Im finalen 2.Akt ist diese geschniegelte wohlstandsgesättigte Wohnung auf ein Bühnenbild auf der Drehbühne mit einer fahlen vernichteten Natur mit abgestorbenen Baumspitzen, in der auch ein ausgebranntes Autowrack liegt, geswitcht. Hier sehen wir auch ein von Chabel seinem Liebesgott gewidmetes hohes Backsteinmonument. Nun ist aber auch Chawa aus der zu dem Erdloch führenden Klappe herausgestiegen, und beide können sich erstmals der Gasmasken entledigen. Es deutet sich hier eine sich stetig entwickelnde Liebessbeziehung zwischen den beiden an. Als Chawa verschwindet, taucht Kajin auf, der natürlich kein wildes Weib gefunden hat, kann aber Chabel entlocken, daß er sich Chawa in dem Gott seiner Liebe verbunden fühlt, was seine Eifersucht anstachelt. Tatsächlich gewahrt er später, wie es sein Bruder und seine Mutter in dem Autowrack miteinander treiben. Er zerrt Chabel heraus und erschlägt ihn. Chawa will ihn an Kajin rächen. Doch nun steigt auch Adahm aus dem Erdloch heraus, verzeiht Kajin letztlich seinen Mord und wendet sich wieder seiner Gattin zu. Als nun auch plötzlich Menschen wie am Ende einer Bayreuther Nibelungen-Inszenierung der 90er Jahre (könnte von Jürgen Flimm gewesen sein) auf der Bühne stehen, wird diese positive Wandlung auch vom Brudermörder Kajin, der weiterlebt, akzeptiert.
Diese Schlußwendungen werden von der prallen, spannend auslotenden dramatischen Musiksprache Rudi Stephans vorangetrieben und absolut stark beglaubigt. Und Sebastian Weigle lobt nach dem brausenden Schlußapplaus sein Frankfurter Orchester in den höchsten Tönen, denn es habe die in die Zukunft weisende Partitur wirklich so blendend wiedergegeben, er habe nur gedankliche Anstöße und Impulse gegeben.
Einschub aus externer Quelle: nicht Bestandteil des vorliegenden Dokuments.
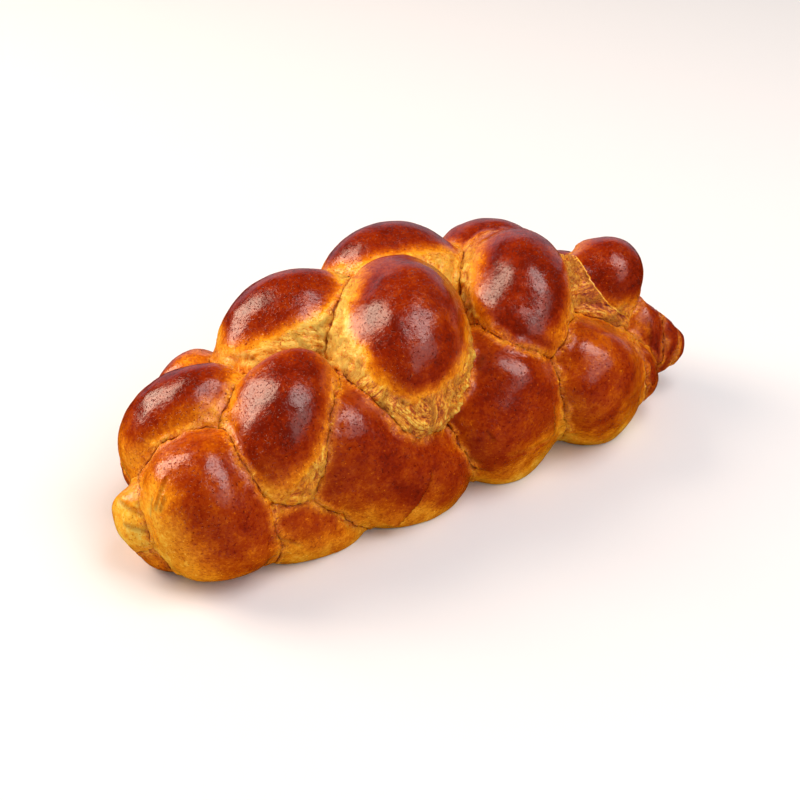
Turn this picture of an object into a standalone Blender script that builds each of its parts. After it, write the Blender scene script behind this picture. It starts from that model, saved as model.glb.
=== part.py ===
"""Braided egg loaf (challah): six dough strands plaited into one loaf and baked into one piece.

Frame: metres, +X along the loaf from the joined end to the twisted end, +Z up, origin under the middle of the
loaf on the face that it rests on. Sizes below are in millimetres and degrees.
"""

import math

import bmesh
import bpy
from mathutils import Matrix, Vector

MM = 0.001

# The imaginary egg whose surface the bulges face away from.
FACING_HALF = Vector((190, 82, 80))
FACING_MIDDLE = Vector((0, 0, 38))
# The share of a bulge's height below which its skirt starts to flare.
SKIRT_TOP = 0.6

# Each bulge starts as a ball of this many segments round and rings tall.
BALL_SEGMENTS, BALL_RINGS = 48, 32
# The fineness of the skin that joins the bulges, how its creases are softened, and the faces that it may keep.
VOXEL = 2.6
SOFTENING, SOFTENING_PASSES = 0.5, 3
MOST_TRIANGLES = 9600
# The side of the block that cuts the underside flat.
SHEET_SIZE = 600

CRUST_COLOUR = (0.35, 0.09, 0.01, 1)
CRUST_ROUGHNESS = 0.3


class Bulge:
    """One stretch of strand that shows between two crossings, as an egg-shaped swelling."""

    def __init__(self, name, middle, lean, half, square=2.0, dome=2.0, flare=0.12, taper=0.0):
        self.name = name
        self.middle = Vector(middle)
        self.half = Vector(half)
        self.square, self.dome = square, dome
        self.flare, self.taper = flare, taper
        self.axes = self.placed_axes(lean)

    def placed_axes(self, lean):
        """Along the strand, across it and out of the loaf, as columns."""
        out = self.middle - FACING_MIDDLE
        out = Vector(out[i] / FACING_HALF[i] ** 2 for i in range(3)).normalized()
        east = (Vector((1, 0, 0)) - out * out.x).normalized()
        north = out.cross(east)
        turn = math.radians(lean)
        along = east * math.cos(turn) + north * math.sin(turn)
        return Matrix((along, out.cross(along), out)).transposed()

    def point(self, unit):
        """Where a point of the unit sphere lies on the swelling."""
        around = (abs(unit.x) ** self.square + abs(unit.y) ** self.square) ** (1 / self.square)
        x, y, z = unit / (around ** self.dome + abs(unit.z) ** self.dome) ** (1 / self.dome)
        low = min(max((SKIRT_TOP - z) / SKIRT_TOP, 0), 1)
        skirt = 1 + self.flare * low * low * (3 - 2 * low)
        swell = 1 + self.taper * x
        local = Vector((self.half.x * x * skirt, self.half.y * y * swell * skirt, self.half.z * z))
        return self.middle + self.axes @ local


# lean turns a strand from +X about the outward direction: 90 points to +Y on the top of the loaf.
BULGES = [
    # near crest: strands that dive towards the near side and the joined end
    Bulge("near_crest_1", (-70, -39, 59), 237, (39, 26, 30)),
    Bulge("near_crest_2", (4, -26, 80), 242, (43, 30, 34), flare=0.18),
    Bulge("near_crest_3", (81, -11, 76), 246, (41, 26, 32), flare=0.16),
    Bulge("near_crest_4", (138, -12, 71.5), 240, (22, 20, 22)),
    Bulge("torn_gap", (121, -17, 62), 300, (30, 16, 17), flare=0),
    # far crest
    Bulge("far_crest_1", (-103, -2, 52), 172, (38, 27, 30), flare=0.04, taper=0.12),
    Bulge("far_crest_2", (-32, 20, 72), 163, (40, 29, 32)),
    Bulge("far_crest_3", (30, 32, 77), 163, (38, 29, 32)),
    Bulge("far_crest_4", (91, 32, 69), 150, (30, 25, 27)),
    Bulge("far_crest_5", (130, 13, 52), 150, (24, 20, 22)),
    # near flank
    Bulge("near_flank_1", (-108, -42, 34), 291, (36, 30, 30), square=2.6, dome=2.3, flare=0.06, taper=0.16),
    Bulge("near_flank_2", (-72, -44, 19), 325, (45, 25, 25), square=2.4, dome=2.4, flare=0.05),
    Bulge("near_flank_3", (-23, -42, 32), 322, (57, 33, 31), square=3.0, dome=2.6, flare=0.02),
    Bulge("near_flank_4", (53, -38, 33), 306, (42, 38, 33), square=3.2, dome=2.6, flare=0.02, taper=0.14),
    Bulge("near_flank_5", (107, -39, 31), 309, (46, 32, 32), square=3.0, dome=2.5, flare=0.02, taper=0.24),
    Bulge("near_flank_6", (137, -38, 24), 296, (30, 16, 20), flare=0.05),
    # joined end
    Bulge("joined_end_1", (-133, -24, 27), 200, (17, 16, 18)),
    Bulge("joined_end_2", (-126, -30, 14), 200, (19, 18, 16)),
    Bulge("joined_end_3", (-108, 14, 26), 160, (26, 24, 24)),
    # twisted end
    Bulge("twist_core", (134, -18, 30), 0, (34, 20, 22), flare=0),
    Bulge("twist_1", (143, -21, 34), 84, (28, 14, 27), dome=2.3, flare=0),
    Bulge("twist_2", (157, -25, 30), 80, (22, 11, 22), dome=2.3, flare=0),
    Bulge("twist_3", (168, -28, 27), 76, (15, 10, 15), dome=2.2, flare=0),
    # far flank
    Bulge("far_flank_1", (-80, 37, 28), 80, (32, 26, 24)),
    Bulge("far_flank_2", (-22, 50, 32), 55, (42, 31, 30), square=2.6, dome=2.4, flare=0.04),
    Bulge("far_flank_3", (40, 54, 35), 60, (42, 33, 30), square=2.6, dome=2.4, flare=0.04),
    Bulge("far_flank_4", (98, 44, 32), 65, (38, 30, 28), square=2.6, dome=2.4, flare=0.04),
    Bulge("far_flank_5", (132, 14, 30), 80, (30, 22, 28), flare=0.05),
    # inside: the body that the strands wrap round, and the broad foot that fills the underside
    Bulge("body", (0, 0, 40), 0, (118, 44, 36), flare=0),
    Bulge("foot", (4, 0, 10), 0, (126, 54, 24), square=2.6, dome=2.6, flare=0),
]


def clear_scene():
    for old in list(bpy.data.objects):
        bpy.data.objects.remove(old, do_unlink=True)


def new_collection(name, shown):
    made = bpy.data.collections.new(name)
    made.hide_render = not shown
    bpy.context.scene.collection.children.link(made)
    return made


def crust_material():
    """Egg-washed crust: a glossy reddish brown."""
    made = bpy.data.materials.new("crust")
    made.use_nodes = True
    surface = made.node_tree.nodes["Principled BSDF"]
    surface.inputs["Base Color"].default_value = CRUST_COLOUR
    surface.inputs["Roughness"].default_value = CRUST_ROUGHNESS
    surface.inputs["Metallic"].default_value = 0
    return made


def helper_object(name, mesh, collection):
    """An object that shapes the loaf and isn't part of it."""
    made = bpy.data.objects.new(name, mesh)
    made.display_type = "WIRE"
    made.hide_render = True
    collection.objects.link(made)
    return made


def bulge_object(bulge, collection):
    """The bulge as a ball with each corner moved to its place."""
    shape = bmesh.new()
    bmesh.ops.create_uvsphere(shape, u_segments=BALL_SEGMENTS, v_segments=BALL_RINGS, radius=1)
    for corner in shape.verts:
        corner.co = bulge.point(corner.co) * MM
    mesh = bpy.data.meshes.new(bulge.name)
    shape.to_mesh(mesh)
    shape.free()
    return helper_object(bulge.name, mesh, collection)


def baked_together(pieces, name, collection):
    """One closed skin round all the pieces."""
    skin = bmesh.new()
    for piece in pieces:
        skin.from_mesh(piece.data)
    mesh = bpy.data.meshes.new(name)
    skin.to_mesh(mesh)
    skin.free()
    loaf = bpy.data.objects.new(name, mesh)
    collection.objects.link(loaf)
    remesh = loaf.modifiers.new("one_skin", "REMESH")
    remesh.mode = "VOXEL"
    remesh.voxel_size = VOXEL * MM
    smooth = loaf.modifiers.new("soft_creases", "SMOOTH")
    smooth.factor = SOFTENING
    smooth.iterations = SOFTENING_PASSES
    return loaf


def flat_underside(loaf, collection):
    """Cuts the loaf off level where it lay on the baking sheet."""
    tray = bmesh.new()
    bmesh.ops.create_cube(tray, size=SHEET_SIZE * MM)
    for corner in tray.verts:
        corner.co.z -= SHEET_SIZE * MM / 2
    mesh = bpy.data.meshes.new("baking_sheet")
    tray.to_mesh(mesh)
    tray.free()
    cutter = helper_object("baking_sheet", mesh, collection)
    cut = loaf.modifiers.new("flat_underside", "BOOLEAN")
    cut.operation = "DIFFERENCE"
    cut.object = cutter


def evaluated_mesh(obj):
    """A plain mesh of the object with its modifiers applied."""
    bpy.context.view_layer.update()
    graph = bpy.context.evaluated_depsgraph_get()
    return bpy.data.meshes.new_from_object(obj.evaluated_get(graph))


def thinned(loaf):
    """Merges small faces until the loaf has few enough of them, most where it is smooth."""
    fine = evaluated_mesh(loaf)
    fine.calc_loop_triangles()
    thin = loaf.modifiers.new("fewer_faces", "DECIMATE")
    thin.ratio = MOST_TRIANGLES / len(fine.loop_triangles)
    thin.use_collapse_triangulate = True
    bpy.data.meshes.remove(fine)


def centred_on_its_foot(loaf):
    """Moves the loaf so that the origin lies under the middle of its outline."""
    loaf.data = evaluated_mesh(loaf)
    loaf.modifiers.clear()
    for axis in (0, 1):
        places = [corner.co[axis] for corner in loaf.data.vertices]
        loaf.location[axis] = -(min(places) + max(places)) / 2


def main():
    clear_scene()
    dough = new_collection("dough_bulges", shown=False)
    cutters = new_collection("cutters", shown=False)
    bread = new_collection("braided_loaf", shown=True)
    pieces = [bulge_object(bulge, dough) for bulge in BULGES]
    loaf = baked_together(pieces, "loaf", bread)
    flat_underside(loaf, cutters)
    thinned(loaf)
    centred_on_its_foot(loaf)
    loaf.data.materials.append(crust_material())
    loaf.data.shade_smooth()


main()
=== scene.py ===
# %% [markdown]
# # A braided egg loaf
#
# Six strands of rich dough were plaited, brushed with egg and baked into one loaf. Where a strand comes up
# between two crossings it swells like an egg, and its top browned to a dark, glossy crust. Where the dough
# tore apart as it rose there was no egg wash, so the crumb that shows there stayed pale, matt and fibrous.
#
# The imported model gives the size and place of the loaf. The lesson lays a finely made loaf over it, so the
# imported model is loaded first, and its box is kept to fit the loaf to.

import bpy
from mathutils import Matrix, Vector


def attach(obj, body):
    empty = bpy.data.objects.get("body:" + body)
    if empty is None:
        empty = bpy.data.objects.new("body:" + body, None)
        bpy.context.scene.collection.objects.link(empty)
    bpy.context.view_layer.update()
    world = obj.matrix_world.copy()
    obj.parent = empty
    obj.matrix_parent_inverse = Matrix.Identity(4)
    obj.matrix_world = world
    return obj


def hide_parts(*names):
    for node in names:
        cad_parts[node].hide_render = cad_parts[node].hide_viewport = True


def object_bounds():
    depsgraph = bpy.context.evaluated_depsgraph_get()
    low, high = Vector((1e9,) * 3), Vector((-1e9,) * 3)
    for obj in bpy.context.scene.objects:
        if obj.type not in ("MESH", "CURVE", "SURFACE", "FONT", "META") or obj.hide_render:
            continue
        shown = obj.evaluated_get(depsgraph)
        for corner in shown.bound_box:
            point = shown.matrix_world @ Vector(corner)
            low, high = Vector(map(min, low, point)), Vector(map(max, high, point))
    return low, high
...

Chawa Ambur Braid ist dem Haus seit längerer Zeit verbunden. Ihr steht ein jugendlich dramatischer Heldinnensopran erster Güte zur Verfügung, den sie glockenrein führt, auch wenn sie in der ‚Kernfamilie‘ (T.Kratzer) zuerst die sich meist zurückziehende Resignierte erscheint. Sie wächst am Ende mit schmelzendem Timbre über sich hinaus.
Ihr Adahm ist Andreas Bauer Kanabas mit sehr distinguiertem aber hellgetöntem flexibel einfühlendem Baß. Den Chabel singt tenoral Ian Koziara, der schon als Fritz in Schrekers Der ferne Klang Furore gemacht hat. In prätentiösen Bögen zeichnet er seine Visionen von einem neuen Gott der Liebe, die er auch leidenschaftlich in die aufblühende Liebe zu Chawa einfließen läßt.